SHORT PROBLEM
Can you quote the records below in full, word for word?

___ DATA SECTION

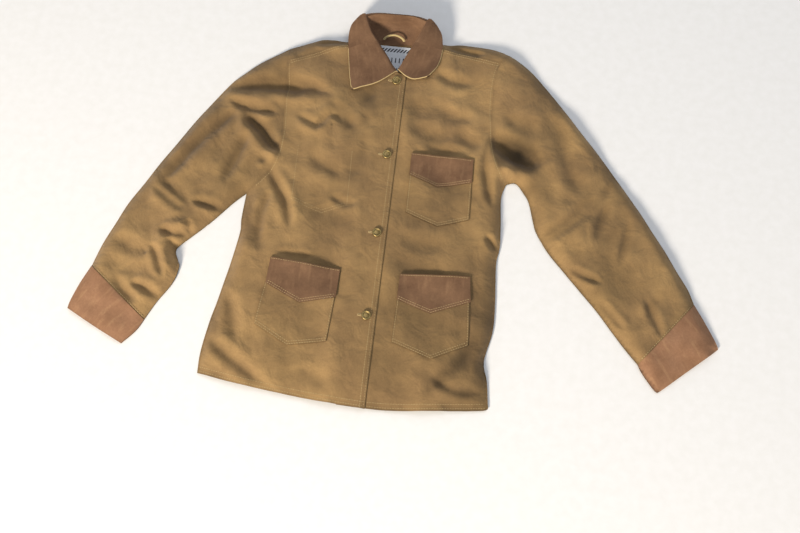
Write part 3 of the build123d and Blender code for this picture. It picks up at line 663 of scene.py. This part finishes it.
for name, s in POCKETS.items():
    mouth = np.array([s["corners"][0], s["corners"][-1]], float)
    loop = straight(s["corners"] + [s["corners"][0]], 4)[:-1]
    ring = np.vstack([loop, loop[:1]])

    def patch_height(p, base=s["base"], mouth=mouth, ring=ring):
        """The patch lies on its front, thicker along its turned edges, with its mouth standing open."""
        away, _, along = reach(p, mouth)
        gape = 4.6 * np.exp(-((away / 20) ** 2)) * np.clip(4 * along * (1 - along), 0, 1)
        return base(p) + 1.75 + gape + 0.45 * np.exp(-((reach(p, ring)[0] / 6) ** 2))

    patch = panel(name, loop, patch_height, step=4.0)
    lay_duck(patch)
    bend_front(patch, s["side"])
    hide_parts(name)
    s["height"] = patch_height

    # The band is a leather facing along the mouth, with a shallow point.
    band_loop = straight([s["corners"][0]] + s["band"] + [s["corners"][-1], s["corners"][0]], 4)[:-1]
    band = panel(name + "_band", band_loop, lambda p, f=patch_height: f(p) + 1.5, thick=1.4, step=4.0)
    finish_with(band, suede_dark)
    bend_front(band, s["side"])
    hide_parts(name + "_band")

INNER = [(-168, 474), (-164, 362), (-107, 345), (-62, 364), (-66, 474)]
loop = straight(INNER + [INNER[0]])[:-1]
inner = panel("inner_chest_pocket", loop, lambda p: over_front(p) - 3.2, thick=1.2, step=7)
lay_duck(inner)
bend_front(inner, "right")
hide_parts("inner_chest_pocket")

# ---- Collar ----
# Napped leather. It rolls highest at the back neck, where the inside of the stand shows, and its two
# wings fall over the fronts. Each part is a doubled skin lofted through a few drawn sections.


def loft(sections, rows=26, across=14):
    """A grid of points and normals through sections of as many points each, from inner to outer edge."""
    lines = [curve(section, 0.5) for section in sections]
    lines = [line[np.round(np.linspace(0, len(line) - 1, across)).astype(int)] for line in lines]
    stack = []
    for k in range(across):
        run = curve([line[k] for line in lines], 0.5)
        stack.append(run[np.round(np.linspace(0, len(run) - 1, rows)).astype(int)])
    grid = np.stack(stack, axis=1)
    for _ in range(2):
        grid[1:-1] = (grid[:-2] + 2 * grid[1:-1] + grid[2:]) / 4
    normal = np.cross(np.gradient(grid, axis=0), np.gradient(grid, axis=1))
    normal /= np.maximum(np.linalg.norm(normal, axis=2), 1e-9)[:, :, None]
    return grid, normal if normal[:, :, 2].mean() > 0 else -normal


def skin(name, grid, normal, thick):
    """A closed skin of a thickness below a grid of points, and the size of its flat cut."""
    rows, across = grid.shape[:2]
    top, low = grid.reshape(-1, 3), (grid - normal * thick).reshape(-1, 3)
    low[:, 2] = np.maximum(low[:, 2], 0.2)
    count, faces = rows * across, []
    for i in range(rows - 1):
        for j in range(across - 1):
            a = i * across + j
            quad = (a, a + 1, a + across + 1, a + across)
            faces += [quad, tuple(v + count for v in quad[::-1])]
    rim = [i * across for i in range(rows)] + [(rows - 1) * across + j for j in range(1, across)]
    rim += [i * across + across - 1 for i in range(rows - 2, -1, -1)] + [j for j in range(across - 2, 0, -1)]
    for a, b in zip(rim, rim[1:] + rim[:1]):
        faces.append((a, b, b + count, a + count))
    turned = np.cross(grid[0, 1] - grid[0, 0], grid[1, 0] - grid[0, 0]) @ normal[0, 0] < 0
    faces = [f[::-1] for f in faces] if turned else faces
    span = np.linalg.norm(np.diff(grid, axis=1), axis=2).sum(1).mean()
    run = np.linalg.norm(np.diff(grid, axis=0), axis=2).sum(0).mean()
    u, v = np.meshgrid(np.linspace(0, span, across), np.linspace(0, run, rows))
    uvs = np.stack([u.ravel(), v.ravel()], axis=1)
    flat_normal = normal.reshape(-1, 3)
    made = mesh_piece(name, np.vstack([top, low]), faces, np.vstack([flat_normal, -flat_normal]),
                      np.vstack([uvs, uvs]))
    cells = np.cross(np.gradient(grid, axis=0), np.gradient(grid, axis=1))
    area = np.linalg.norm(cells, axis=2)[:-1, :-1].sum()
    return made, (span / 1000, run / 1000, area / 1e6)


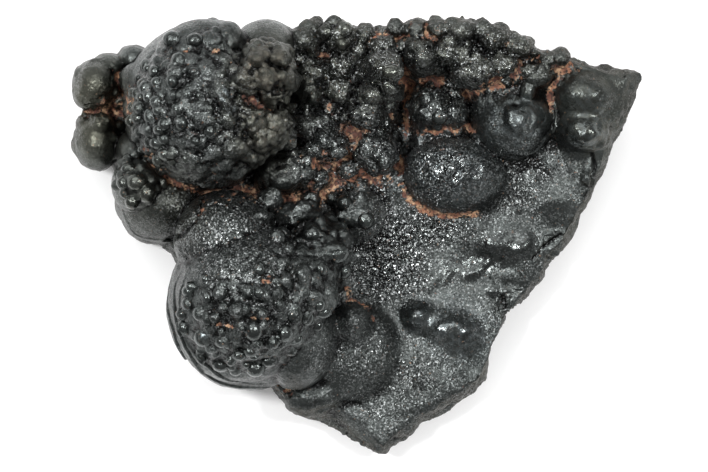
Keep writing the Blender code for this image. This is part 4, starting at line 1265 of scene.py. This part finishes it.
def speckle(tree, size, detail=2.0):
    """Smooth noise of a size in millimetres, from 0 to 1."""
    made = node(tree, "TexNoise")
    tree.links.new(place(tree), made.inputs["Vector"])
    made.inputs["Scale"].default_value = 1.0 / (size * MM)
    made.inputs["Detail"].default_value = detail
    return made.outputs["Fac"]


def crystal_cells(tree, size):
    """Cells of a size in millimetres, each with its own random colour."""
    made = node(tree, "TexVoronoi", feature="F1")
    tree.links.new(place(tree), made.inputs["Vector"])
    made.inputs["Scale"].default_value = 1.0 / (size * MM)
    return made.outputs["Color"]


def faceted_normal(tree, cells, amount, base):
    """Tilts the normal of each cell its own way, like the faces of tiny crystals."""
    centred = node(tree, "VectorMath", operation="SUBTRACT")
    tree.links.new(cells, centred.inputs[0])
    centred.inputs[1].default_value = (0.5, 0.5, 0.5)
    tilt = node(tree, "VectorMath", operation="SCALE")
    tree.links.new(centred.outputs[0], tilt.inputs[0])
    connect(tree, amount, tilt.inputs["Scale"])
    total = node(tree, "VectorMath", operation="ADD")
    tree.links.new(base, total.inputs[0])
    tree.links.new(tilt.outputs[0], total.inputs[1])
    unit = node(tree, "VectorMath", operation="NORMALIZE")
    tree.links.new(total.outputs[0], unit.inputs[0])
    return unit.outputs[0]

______

SOLUTION
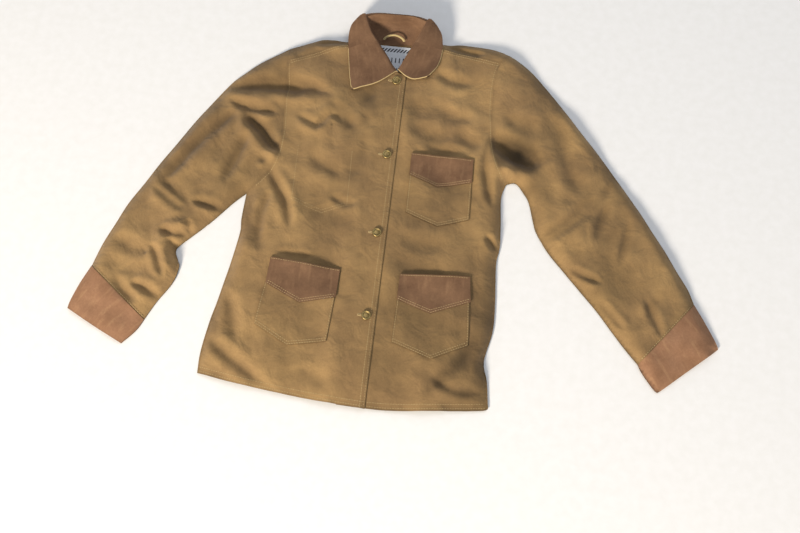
Write part 3 of the build123d and Blender code for this picture. It picks up at line 663 of scene.py. This part finishes it.
for name, s in POCKETS.items():
    mouth = np.array([s["corners"][0], s["corners"][-1]], float)
    loop = straight(s["corners"] + [s["corners"][0]], 4)[:-1]
    ring = np.vstack([loop, loop[:1]])

    def patch_height(p, base=s["base"], mouth=mouth, ring=ring):
        """The patch lies on its front, thicker along its turned edges, with its mouth standing open."""
        away, _, along = reach(p, mouth)
        gape = 4.6 * np.exp(-((away / 20) ** 2)) * np.clip(4 * along * (1 - along), 0, 1)
        return base(p) + 1.75 + gape + 0.45 * np.exp(-((reach(p, ring)[0] / 6) ** 2))

    patch = panel(name, loop, patch_height, step=4.0)
    lay_duck(patch)
    bend_front(patch, s["side"])
    hide_parts(name)
    s["height"] = patch_height

    # The band is a leather facing along the mouth, with a shallow point.
    band_loop = straight([s["corners"][0]] + s["band"] + [s["corners"][-1], s["corners"][0]], 4)[:-1]
    band = panel(name + "_band", band_loop, lambda p, f=patch_height: f(p) + 1.5, thick=1.4, step=4.0)
    finish_with(band, suede_dark)
    bend_front(band, s["side"])
    hide_parts(name + "_band")

INNER = [(-168, 474), (-164, 362), (-107, 345), (-62, 364), (-66, 474)]
loop = straight(INNER + [INNER[0]])[:-1]
inner = panel("inner_chest_pocket", loop, lambda p: over_front(p) - 3.2, thick=1.2, step=7)
lay_duck(inner)
bend_front(inner, "right")
hide_parts("inner_chest_pocket")

# ---- Collar ----
# Napped leather. It rolls highest at the back neck, where the inside of the stand shows, and its two
# wings fall over the fronts. Each part is a doubled skin lofted through a few drawn sections.


def loft(sections, rows=26, across=14):
    """A grid of points and normals through sections of as many points each, from inner to outer edge."""
    lines = [curve(section, 0.5) for section in sections]
    lines = [line[np.round(np.linspace(0, len(line) - 1, across)).astype(int)] for line in lines]
    stack = []
    for k in range(across):
        run = curve([line[k] for line in lines], 0.5)
        stack.append(run[np.round(np.linspace(0, len(run) - 1, rows)).astype(int)])
    grid = np.stack(stack, axis=1)
    for _ in range(2):
        grid[1:-1] = (grid[:-2] + 2 * grid[1:-1] + grid[2:]) / 4
    normal = np.cross(np.gradient(grid, axis=0), np.gradient(grid, axis=1))
    normal /= np.maximum(np.linalg.norm(normal, axis=2), 1e-9)[:, :, None]
    return grid, normal if normal[:, :, 2].mean() > 0 else -normal


def skin(name, grid, normal, thick):
    """A closed skin of a thickness below a grid of points, and the size of its flat cut."""
    rows, across = grid.shape[:2]
    top, low = grid.reshape(-1, 3), (grid - normal * thick).reshape(-1, 3)
    low[:, 2] = np.maximum(low[:, 2], 0.2)
    count, faces = rows * across, []
    for i in range(rows - 1):
        for j in range(across - 1):
            a = i * across + j
            quad = (a, a + 1, a + across + 1, a + across)
            faces += [quad, tuple(v + count for v in quad[::-1])]
    rim = [i * across for i in range(rows)] + [(rows - 1) * across + j for j in range(1, across)]
    rim += [i * across + across - 1 for i in range(rows - 2, -1, -1)] + [j for j in range(across - 2, 0, -1)]
    for a, b in zip(rim, rim[1:] + rim[:1]):
        faces.append((a, b, b + count, a + count))
    turned = np.cross(grid[0, 1] - grid[0, 0], grid[1, 0] - grid[0, 0]) @ normal[0, 0] < 0
    faces = [f[::-1] for f in faces] if turned else faces
    span = np.linalg.norm(np.diff(grid, axis=1), axis=2).sum(1).mean()
    run = np.linalg.norm(np.diff(grid, axis=0), axis=2).sum(0).mean()
    u, v = np.meshgrid(np.linspace(0, span, across), np.linspace(0, run, rows))
    uvs = np.stack([u.ravel(), v.ravel()], axis=1)
    flat_normal = normal.reshape(-1, 3)
    made = mesh_piece(name, np.vstack([top, low]), faces, np.vstack([flat_normal, -flat_normal]),
                      np.vstack([uvs, uvs]))
    cells = np.cross(np.gradient(grid, axis=0), np.gradient(grid, axis=1))
    area = np.linalg.norm(cells, axis=2)[:-1, :-1].sum()
    return made, (span / 1000, run / 1000, area / 1e6)


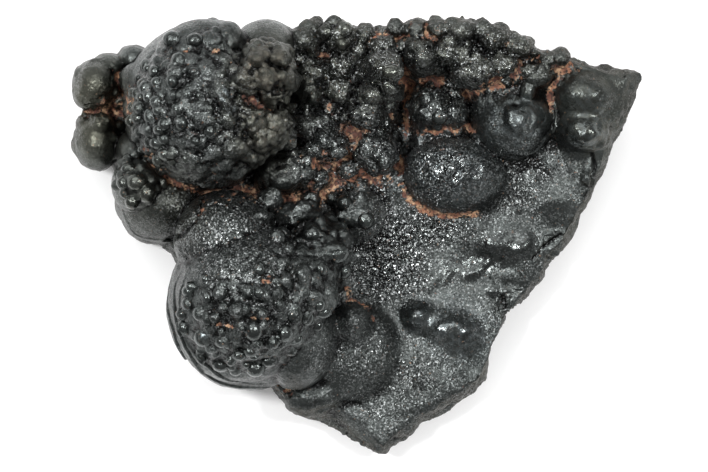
Keep writing the Blender code for this image. This is part 4, starting at line 1265 of scene.py. This part finishes it.
def speckle(tree, size, detail=2.0):
    """Smooth noise of a size in millimetres, from 0 to 1."""
    made = node(tree, "TexNoise")
    tree.links.new(place(tree), made.inputs["Vector"])
    made.inputs["Scale"].default_value = 1.0 / (size * MM)
    made.inputs["Detail"].default_value = detail
    return made.outputs["Fac"]


def crystal_cells(tree, size):
    """Cells of a size in millimetres, each with its own random colour."""
    made = node(tree, "TexVoronoi", feature="F1")
    tree.links.new(place(tree), made.inputs["Vector"])
    made.inputs["Scale"].default_value = 1.0 / (size * MM)
    return made.outputs["Color"]


def faceted_normal(tree, cells, amount, base):
    """Tilts the normal of each cell its own way, like the faces of tiny crystals."""
    centred = node(tree, "VectorMath", operation="SUBTRACT")
    tree.links.new(cells, centred.inputs[0])
    centred.inputs[1].default_value = (0.5, 0.5, 0.5)
    tilt = node(tree, "VectorMath", operation="SCALE")
    tree.links.new(centred.outputs[0], tilt.inputs[0])
    connect(tree, amount, tilt.inputs["Scale"])
    total = node(tree, "VectorMath", operation="ADD")
    tree.links.new(base, total.inputs[0])
    tree.links.new(tilt.outputs[0], total.inputs[1])
    unit = node(tree, "VectorMath", operation="NORMALIZE")
    tree.links.new(total.outputs[0], unit.inputs[0])
    return unit.outputs[0]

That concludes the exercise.